Stuart Taylor, Jr., an attorney and a well-known journalist in Washington circles, has excoriated the recent “documentary” “The Hunting Ground,” in which the film alleges that women on college campuses are more likely to be raped there than in the most crime-filled cities in the world. Stewart is not alone. A number of members of the Harvard Law School faculty also voiced serious criticisms of the movie, saying it provided a “seriously false picture” of a case at Harvard in which a black law student was accused of sexually assaulting two other students, a situation in which the black student, Brandon Winston, was “vindicated by the law school.”
One of the great ironies of the current push to expel male students from college on flimsy charges is that a number of the males targeted are black. “The Hunting Ground” not only goes after Brandon Winston dishonestly but also targets former Florida State quarterback (and Heisman Trophy winner) Jameis Winston. Taylor notes that the movie butchers many of the facts of the case in which a white female student, Erica Kinsman, accused Winston of raping her. Taking his former employer, The New York Times, to task for its coverage of the Winston-Kinsman case, Taylor writes:
… there is a large body of evidence that The Times has kept from its readers that would lead a discerning reader to another conclusion: that Winston has been cleared by three separate investigations because the evidence shows that his claim that his accuser consented to have sex is as credible as her often-revised account.
The Times‘ coverage of the Winston controversy (and others like it) shows the nation’s most influential newspaper exemplifying bias in the Winston case in particular and on the issue of campus rape in general.
At this point, those on the other side accuse people like Taylor of being “rape apologists” and worse. Note that Taylor has not defended rape or sexual assault. Taylor defends the due process of law. Taylor defends the rights of the accused. In the modern politicized age, defending due process is anathema.

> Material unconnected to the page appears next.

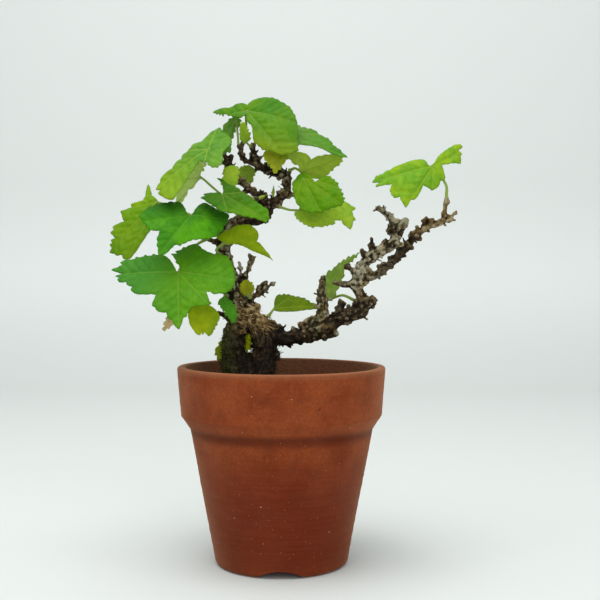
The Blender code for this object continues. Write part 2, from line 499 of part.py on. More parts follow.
def make_net(group, root):
    """Plastic net over the drain hole: a grid of faces inset to bars, then thickened."""
    bm = bmesh.new()
    bmesh.ops.create_grid(bm, x_segments=NET_CELLS, y_segments=NET_CELLS, size=NET_SIDE / 2)
    cells = bmesh.ops.inset_individual(bm, faces=list(bm.faces), thickness=NET_BAR / 2)
    rims = set(cells["faces"])
    bmesh.ops.delete(bm, geom=[f for f in bm.faces if f not in rims], context="FACES")
    bmesh.ops.translate(bm, verts=bm.verts, vec=(0, 0, FLOOR + GAP + NET_THICK / 2))
    net = add_object("drain_net", mesh_of(bm, "drain_net"), group, "net", root)
    thick = net.modifiers.new("thick", "SOLIDIFY")
    thick.thickness = NET_THICK * MM
    thick.offset = 0.0
    return net


def make_soil(group, root):
    """Soil turned to fit the pot, grained on top, with plain holes for the rootstock and the net."""
    low = FLOOR + GAP
    corner = FLOOR_ROUND + GAP
    outline = [(0.0, low), (cavity_radius(FLOOR) - corner, low),
               (cavity_radius(low + FLOOR_ROUND) - SOIL_GAP, low + FLOOR_ROUND),
               (cavity_radius(WALL_TOP) - SOIL_GAP, WALL_TOP),
               (cavity_radius(SOIL_TOP) - SOIL_GAP, SOIL_TOP)]
    outline += [(r, SOIL_TOP) for r in SOIL_RINGS] + [(0.0, SOIL_TOP)]
    bm = bmesh.new()
    line = [bm.verts.new((r, 0.0, z)) for r, z in outline]
    edges = [bm.edges.new(pair) for pair in zip(line, line[1:])]
    bmesh.ops.spin(bm, geom=line + edges, cent=(0, 0, 0), axis=(0, 0, 1), dvec=(0, 0, 0),
                   angle=math.tau, steps=SOIL_SIDES, use_merge=True)
    bmesh.ops.remove_doubles(bm, verts=bm.verts, dist=MERGE / MM)
    chance = random.Random(SOIL_SEED)
    for vert in sorted(bm.verts, key=lambda v: tuple(round(c, 3) for c in v.co)):
        if vert.co.z > SOIL_TOP - GAP and vert.co.xy.length < SOIL_RINGS[0] + GAP:
            vert.co.z += chance.uniform(-SOIL_GRAIN, SOIL_GRAIN)
    bmesh.ops.recalc_face_normals(bm, faces=bm.faces)
    soil = add_object("soil", mesh_of(bm, "soil"), group, "soil", root)
    hole = [(0.0, RIM_TOP), (ROOT_HOLE, RIM_TOP), (ROOT_HOLE, ROOT_SHOULDER),
            (ROOT_HOLE * ROOT_TAPER, ROOT_BOTTOM - GAP), (0.0, ROOT_BOTTOM - GAP)]
    bm = bmesh.new()
    line = [bm.verts.new((r, 0.0, z)) for r, z in hole]
    edges = [bm.edges.new(pair) for pair in zip(line, line[1:])]
    bmesh.ops.spin(bm, geom=line + edges, cent=(0, 0, 0), axis=(0, 0, 1), dvec=(0, 0, 0),
                   angle=math.tau, steps=ROOT_SIDES, use_merge=True)
    bmesh.ops.remove_doubles(bm, verts=bm.verts, dist=MERGE / MM)
    bmesh.ops.recalc_face_normals(bm, faces=bm.faces)
    bmesh.ops.translate(bm, verts=bm.verts, vec=(*ROOT_PLACE, 0.0))
    combine(soil, helper("root_hole", mesh_of(bm, "root_hole"), root), "DIFFERENCE")
    bm = bmesh.new()
    bmesh.ops.create_cube(bm, size=1.0)
    pocket = NET_SIDE + NET_CLEAR
    bmesh.ops.scale(bm, verts=bm.verts, vec=(pocket, pocket, 2 * (NET_THICK + GAP)))
    bmesh.ops.translate(bm, verts=bm.verts, vec=(0, 0, low))
    combine(soil, helper("net_pocket", mesh_of(bm, "net_pocket"), root), "DIFFERENCE")
    return soil


def make_wood(group, root):
    """Rootstock, trunk, branches, spurs and buds, grown together as one piece."""
    chance = random.Random(BUD_SEED)
    routes = [smooth_route(route, ROUTE_STEPS) for route in ROUTES.values()]
    routes += bud_routes(chance)
    for leaf in LEAVES.values():
        routes.append([(*leaf.root, 1.25), (*leaf.foot, 1.0)])
    mesh = solid_of_curve(tube_curve("stems", routes, TUBE_RINGS), "stems")
    wood = add_object("wood", mesh, group, "bark", root)
    joined = wood.modifiers.new("joined", "REMESH")
    joined.mode = "VOXEL"
    joined.voxel_size = WOOD_VOXEL * MM
    fewer = wood.modifiers.new("fewer", "DECIMATE")
    fewer.ratio = WOOD_SHARE
    return wood


def polar(angle, reach):
    """A point of the flat blade: x to the side of the midrib, y along it."""
    return Vector((reach * math.sin(math.radians(angle)), reach * math.cos(math.radians(angle))))


def toothed_edge(edge, pitch, depth):
    """The blade's outline: straight runs between its lobe tips and notches, cut into saw teeth."""
    out = []
    points = [polar(*corner) for corner in edge]
    for k, (start, stop) in enumerate(zip(points, points[1:] + points[:1])):
        out.append(start)
        run = stop - start
        closing = k == len(points) - 1
        teeth = 0 if closing else round(run.length / pitch)
        outward = Vector((run.y, -run.x)).normalized()
        if outward.dot(start + stop) < 0:
            outward = -outward
        lean = 0.72 if stop.length > start.length else 0.28
        for n in range(teeth):
            if n:
                out.append(start.lerp(stop, n / teeth))
            out.append(start.lerp(stop, (n + lean) / teeth) + outward * depth)
    return out


def points_inside(outline, spacing, margin):
    """Grid points inside an outline that keep a margin from it."""
    reach = max(point.length for point in outline)
    count = math.ceil(reach / spacing)
    edges = list(zip(outline, outline[1:] + outline[:1]))
    inside = []
    for i in range(-count, count + 1):
        for j in range(-count, count + 1):
            point = Vector((i * spacing, j * spacing))
            crossings = sum(
                (a.y > point.y) != (b.y > point.y)
                and point.x < a.x + (b.x - a.x) * (point.y - a.y) / (b.y - a.y)
                for a, b in edges)
            if crossings % 2 == 0:
                continue
            if all(edge_distance(point, a, b) > margin for a, b in edges):
                inside.append(point)
    return inside


def edge_distance(point, start, stop):
    """Distance from a flat point to a line between two others."""
    nearest, share = intersect_point_line(point, start, stop)
    nearest = start.lerp(stop, min(1.0, max(0.0, share)))
    return (point - nearest.xy).length


def leaf_axes(leaf):
    """The blade's own frame: along the midrib, out of the upper face, and across."""
    base, tip = Vector(leaf.base), Vector(leaf.tip)
    along = (tip - base).normalized()
    facing = Vector((0, -1, 0))
    facing = (facing - along * along.dot(facing)).normalized()
    up = Matrix.Rotation(math.radians(leaf.roll), 3, along) @ facing
    return base, (tip - base).length, along, up, along.cross(up)


def place_on_blade(leaf, point):
    """A flat point of the blade, bent by the dome and the fold and set in the tree."""
    base, length, along, up, across = leaf_axes(leaf)
    dome = leaf.dome * (length * point.y - point.length_squared) / length
    fold = leaf.fold * (math.hypot(point.x, 1.0) - 1.0)
    return base + along * point.y + across * point.x + up * (dome + fold)


def make_leaf(name, leaf, group, root):
    """A blade on its stalk."""
    outline = toothed_edge(leaf.edge, TOOTH_PITCH, TOOTH_DEPTH)
    points = outline + points_inside(outline, BLADE_MESH, BLADE_MARGIN)
    loop = list(range(len(outline)))
    sheet = delaunay_2d_cdt(points, [], [loop], 1, 0.001)
    bm = bmesh.new()
    verts = [bm.verts.new(place_on_blade(leaf, point)) for point in sheet[0]]
    for face in sheet[2]:
        bm.faces.new([verts[k] for k in face])
    bmesh.ops.recalc_face_normals(bm, faces=bm.faces)
    blade = add_object(name, mesh_of(bm, name), group, leaf.tint, root)
    thick = blade.modifiers.new("thick", "SOLIDIFY")
    thick.thickness = BLADE * MM
    thick.offset = 0.0
    foot, bend, base = Vector(leaf.foot), Vector(leaf.bend), Vector(leaf.base)
    start = foot + (bend - foot).normalized() * STALK_GAP
    inside = place_on_blade(leaf, Vector((0.0, 2.5)))
    stalk = smooth_route([(*start, STALK_RADIUS), (*bend, STALK_RADIUS), (*base, STALK_RADIUS),
                          (*inside, STALK_RADIUS * 0.8)], 2)
    mesh = solid_of_curve(tube_curve("stalk_" + name, [stalk], 1), "stalk_" + name)
    combine(blade, helper("stalk_" + name, mesh, root), "UNION", "MANIFOLD")
    return blade


def main():
    for thing in list(bpy.data.objects):
        bpy.data.objects.remove(thing)
    scene = bpy.context.scene
    group = bpy.data.collections.new("mulberry_bonsai")
    cutters = bpy.data.collections.new("cutters")
    scene.collection.children.link(group)
    scene.collection.children.link(cutters)
    root = bpy.data.objects.new("pot_axis", None)
    root.location = (POT_PLACE[0] * MM, POT_PLACE[1] * MM, 0.0)
    group.objects.link(root)
    make_pot(group, root)
    make_net(group, root)
    make_soil(group, root)
    make_wood(group, root)
    for name, leaf in LEAVES.items():
        make_leaf(name, leaf, group, root)


main()
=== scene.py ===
# %% [markdown]
# # A mulberry bonsai in a terracotta pot
#
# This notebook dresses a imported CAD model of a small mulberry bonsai. The CAD gives every piece its
# size and place. Here each piece is built again, finer, in the space that its CAD solid holds: the
# thrown pot, the soil, the knotted wood and the lobed, toothed, veined leaves.

import math
import random
from collections import namedtuple

import bmesh
import bpy
import numpy as np
from mathutils import Matrix, Vector, noise
from mathutils.geometry import delaunay_2d_cdt
from mathutils.kdtree import KDTree


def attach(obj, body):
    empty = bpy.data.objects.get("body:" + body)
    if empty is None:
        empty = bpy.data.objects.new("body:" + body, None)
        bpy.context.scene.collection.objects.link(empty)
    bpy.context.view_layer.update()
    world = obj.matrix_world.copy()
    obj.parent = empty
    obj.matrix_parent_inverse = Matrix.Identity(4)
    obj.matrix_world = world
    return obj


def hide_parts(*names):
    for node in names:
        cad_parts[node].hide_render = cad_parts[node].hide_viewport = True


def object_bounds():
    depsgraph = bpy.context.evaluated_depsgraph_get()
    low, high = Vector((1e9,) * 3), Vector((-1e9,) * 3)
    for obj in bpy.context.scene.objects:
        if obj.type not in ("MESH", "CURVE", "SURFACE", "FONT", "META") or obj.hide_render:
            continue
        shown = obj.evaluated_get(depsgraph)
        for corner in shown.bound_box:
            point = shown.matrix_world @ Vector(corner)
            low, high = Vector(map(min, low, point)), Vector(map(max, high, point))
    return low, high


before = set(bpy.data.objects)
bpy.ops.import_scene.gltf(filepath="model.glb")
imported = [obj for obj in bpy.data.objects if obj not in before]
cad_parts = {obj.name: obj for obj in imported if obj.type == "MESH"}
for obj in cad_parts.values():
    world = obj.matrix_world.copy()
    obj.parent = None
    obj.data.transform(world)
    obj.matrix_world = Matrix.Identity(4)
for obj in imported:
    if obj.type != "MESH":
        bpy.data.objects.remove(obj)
cad_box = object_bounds()
MM = 0.001
BODY = "root"
print("nodes in the frame:", len(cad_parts))

# %% [markdown]
# ## The camera and the pot's axis
#
# The origin of the frame lies under the middle of the whole tree, which leans to the right, so the
# pot's axis stands a millimetre to the left of it. All sizes below are in millimetres from the pot's
# axis, with X to the viewer's right, Y away from the viewer and Z up. The camera looks level across
# the rim from 45 cm away, as one looks at a small bonsai on a shelf.

# %% Camera
POT_PLACE = Vector((-1.0, 0.0, 0.0))
EYE = Vector((8.16, -450.0, 124.8))
EYE_TILT = 0.019
FOCAL_PIXELS = 1013.6
IMAGE_PIXELS = 600


def add_camera():
    """A level portrait camera in front of the tree."""
    data = bpy.data.cameras.new("front_camera")
    data.sensor_width = 36.0
    data.lens = FOCAL_PIXELS / IMAGE_PIXELS * data.sensor_width
    data.dof.use_dof = False
    camera = bpy.data.objects.new("front_camera", data)
    bpy.context.scene.collection.objects.link(camera)
    camera.location = (POT_PLACE + EYE) * MM
    camera.rotation_euler = (math.pi / 2 - EYE_TILT, 0.0, 0.0)
    bpy.context.scene.camera = camera


add_camera()

# %% [markdown]
# ## Small helpers
#
# Blender's operators act on whatever is selected, and loading the frame leaves its nodes selected. So
# every piece starts from an empty selection. A finished mesh is kept in metres, in place, on an object
# that stays at the origin.

# %% Helpers for pieces


def start_clean():
    """Leave edit mode and select nothing."""
    if bpy.context.object and bpy.context.object.mode != "OBJECT":
        bpy.ops.object.mode_set(mode="OBJECT")
    bpy.ops.object.select_all(action="DESELECT")


def make_active(thing):
    """Select one object alone."""
    start_clean()
    thing.select_set(True)
    bpy.context.view_layer.objects.active = thing


def apply_modifiers(thing):
    """Apply all of an object's modifiers, in order."""
    make_active(thing)
    for step in list(thing.modifiers):
        bpy.ops.object.modifier_apply(modifier=step.name)


def points_of(mesh):
    """A mesh's vertices as a numpy array."""
    flat = np.empty(len(mesh.vertices) * 3)
    mesh.vertices.foreach_get("co", flat)
    return flat.reshape(-1, 3)


def normals_of(mesh):
    """A mesh's vertex normals as a numpy array."""
    flat = np.empty(len(mesh.vertices) * 3)
    mesh.vertex_normals.foreach_get("vector", flat)
    return flat.reshape(-1, 3)


EDGE_ROOM = 7.0 * MM


def draw_inside(points):
    """Points with their outermost millimetres drawn in a little, where they pass the CAD box."""
    for axis in range(3):
        for side, sign in ((0, -1.0), (1, 1.0)):
            reach, limit = sign * points[:, axis], sign * cad_box[side][axis]
            start = limit - EDGE_ROOM
            over = reach.max() - limit
            if over > 0:
                near = np.maximum(reach - start, 0.0)
                points[:, axis] -= sign * near * over / (over + EDGE_ROOM)
    return points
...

America seems to have come full circle since the Scottsboro Boys and the fictional wrongful conviction of Tom Robinson. What truly is ironic is that the USA has a black president who has teamed up with white feminists to help railroad innocent black men into prison or have black male students booted out of colleges and universities because white females have accused them of rape. No doubt, some of those accusations are correct, but many are not, but a black president and white feminists are not interested in separating the guilty from the innocent and, instead, are pushing a Jared Polis standard for higher education.
It is said that Barack Obama wants to make sure he has a legacy, and in the situation involving accusations of rape and sexual assault on college campuses, Obama certainly has forged one. The only problem is that he has brought back the same standards of “justice” that got black men wrongfully convicted of sex crimes – and Obama apparently sees no irony in all of that. Obama may say that Tom Robinson and the Scottsboro Boys were innocent, but his actions declare them to be guilty.